I'm doing some web scraping using Perl's LWP. I need to process a set of URLs, some of which may redirect (1 or more times).

How can I get ultimate URL with all redirects resolved, using HEAD method?

Answer

Tony Miller picture Tony Miller · Mar 18, 2010

If you use the fully featured version of LWP::UserAgent, then the response that is returned is an instance of HTTP::Response which in turn has as an attribute an HTTP::Request. Note that this is NOT necessarily the same HTTP::Request that you created with the original URL in your set of URLs, as described in the HTTP::Response documentation for the method to retrieve the request instance within the response instance:

$r->request( $request )

This is used to get/set the request attribute. The request attribute is a reference to the the request that caused this response. It does not have to be the same request passed to the $ua->request() method, because there might have been redirects and authorization retries in between.
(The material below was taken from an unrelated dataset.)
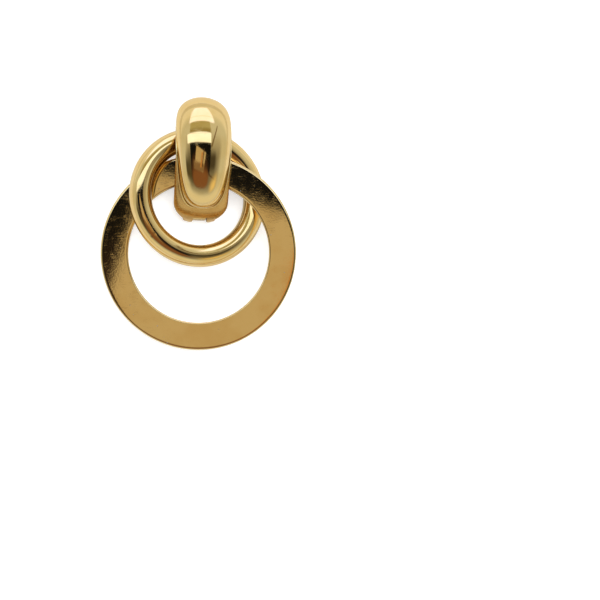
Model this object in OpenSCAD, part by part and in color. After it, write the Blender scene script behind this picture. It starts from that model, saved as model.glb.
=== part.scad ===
// Doorknocker clip earring, in millimetres, lying on its back as it is put down.
// +Z points up from the surface, +Y to the top of the dome, +X to the right seen from the front.
// A round ring and a flat ring pass through the hoop and through each other. The clip's paddle
// lies under the hoop and turns on a pin between the two ears at the hoop's foot.

/* [Flat ring] */
// Outer diameter of the flat ring
flat_d = 44.6; // [44.2:0.1:45]
// Width of its band
flat_band = 6.2; // [5.8:0.1:6.2]
// Thickness of its plate
flat_t = 1.4; // [1.2:0.1:1.4]
// Width of the bevel round its front outer edge
flat_bevel = 0.5; // [0.2:0.1:0.7]
// Rise of the plate for each millimetre to the right
flat_rise_x = 0.16; // [0.16:0.005:0.17]
// Rise of the plate for each millimetre towards the dome
flat_rise_y = 0.03; // [0.03:0.005:0.04]

/* [Round ring] */
// Diameter of the ring's centre line
round_d = 27; // [26.8:0.1:27.2]
// Diameter of its tube
round_tube = 5.1; // [4.6:0.1:5.1]
// Fall of the ring for each millimetre to the right
round_fall = 0.165; // [0.16:0.005:0.17]
// Height of its centre above the surface
round_z = 4.84; // [4.84:0.01:4.9]

/* [Hoop] */
// Length of the hoop's band, from its foot to its top
band_len = 27.5; // [27.3:0.1:27.7]
// Width of the band
band_w = 12.5; // [12:0.1:13]
// Thickness of the band at the front
band_t = 0.9; // [0.8:0.1:0.9]
// Height of the band's front face above the surface
band_front = 10.6; // [10.5:0.1:10.8]
// Fall of the band's lower front face from its middle to its edges
band_crown = 1.8; // [0.5:0.1:1.9]
// How far the highest place of the band lies from its middle towards the top
band_lean = 2.6; // [2.4:0.1:2.8]
// Radius of the band's two rear corners
corner_r = 1.4; // [1.3:0.1:1.5]
// Thickness of the rear bar
bar_t = 0.7; // [0.6:0.1:0.8]
// Width of the rear bar
bar_w = 4.4; // [4:0.2:5]

/* [Dome] */
// Width of the domed petal
dome_w = 12.4; // [12:0.1:13]
// Rise of the dome above the band
dome_h = 3.5; // [3:0.1:3.8]
// Wall of the hollow dome
dome_wall = 1; // [0.8:0.1:1.2]
// Width of the thin rim round the lower part of the dome
rim_w = 0.35; // [0.2:0.05:0.5]
// Height of the rim above the band
rim_h = 0.35; // [0.2:0.05:0.5]

/* [Clip] */
// Thickness of the paddle
paddle_t = 0.7; // [0.6:0.05:0.7]
// Width of the paddle's oval pad
paddle_w = 10.4; // [8:0.1:11]
// Length of the paddle, from the hinge to its tip
paddle_len = 23; // [20:0.5:24]
// Diameter of the hinge pin
pin_d = 0.9; // [0.8:0.05:1]
// Width of the slot between the two hinge ears
slot_w = 3.3; // [3:0.1:3.4]
// Thickness of each ear
ear_t = 2.3; // [2.2:0.1:2.4]
// Radius of each ear
ear_r = 1.6; // [1.5:0.05:1.65]

/* [Hidden] */

// Colours
gold = [0.80, 0.62, 0.30];
gold_dark = [0.66, 0.49, 0.22];

// Places, measured from the foot of the band before the whole is centred
flat_below_foot = 7.32;
round_above_foot = 5.3;
hoop_x = 0.3;
round_x = -0.3;
ear_drop = -0.05;
lift = 0.15;
run_gap = 0.05;
side_gap = 0.15;

// Radii and slopes of the flat ring
flat_ro = flat_d / 2;
flat_ri = flat_ro - flat_band;
flat_slope = norm([flat_rise_x, flat_rise_y]);
flat_tilt = atan(flat_slope);
flat_tilt_y = atan(flat_rise_y);

// Flat ring: its lowest edge lies on the surface
edge = 0.15;
flat_z = (flat_ro - edge) * sin(flat_tilt) + (flat_t / 2) * cos(flat_tilt);
flat_turn = atan2(-flat_rise_y, -flat_rise_x);

// Band, seen from the side: half an oval that leans to the top, two rear corners and a straight rear
bar_z = paddle_t + lift;
corner_z = bar_z + corner_r;
half_len = band_len / 2;
front_rise = band_front - corner_z;
foot_round = 3.4;
top_round = 6.1;
front_steps = 32;
corner_steps = 6;
rear_steps = 14;

// The band turns into the rear bar from this angle of its normal on, and narrows over this length
bar_from = 35;
narrow_y = 3;
narrow_run = 5;

// Its edges fall below this length from the foot, fully after this run, and fade towards the rear bar
crown_y = 16;
crown_run = 8;
crown_fade = 3;

// Hinge at the foot of the band
hinge_y = ear_r - ear_drop;
hinge_z = ear_r + lift;
knuckle_r = 0.95;
swing_r = norm([knuckle_r, hinge_z]) + side_gap;
slot_top = 4.4;
ear_round = 1.5;
foot_half = slot_w / 2 + ear_t - 0.35;
pin_r = pin_d / 2;
pin_len = slot_w + 2 * ear_t;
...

Once you have the request object, you can use the uri method to get the URI. If redirects were used, the URI is the result of following the chain of redirects.

Here's a Perl script, tested and verified, that gives you the skeleton of what you need:

#!/usr/bin/perl

use strict;
use warnings;

use LWP::UserAgent;

my $ua;  # Instance of LWP::UserAgent
my $req; # Instance of (original) request
my $res; # Instance of HTTP::Response returned via request method

$ua = LWP::UserAgent->new;
$ua->agent("$0/0.1 " . $ua->agent);

$req = HTTP::Request->new(HEAD => 'http://www.ecu.edu/wllc');
$req->header('Accept' => 'text/html');

$res = $ua->request($req);

if ($res->is_success) {
    # Using double method invocation, prob. want to do testing of
    # whether res is defined.
    # This is inline version of
    # my $finalrequest = $res->request(); 
    # print "Final URL = " . $finalrequest->url() . "\n";
    print "Final URI = " . $res->request()->uri() . "\n";
} else {
    print "Error: " . $res->status_line . "\n";
}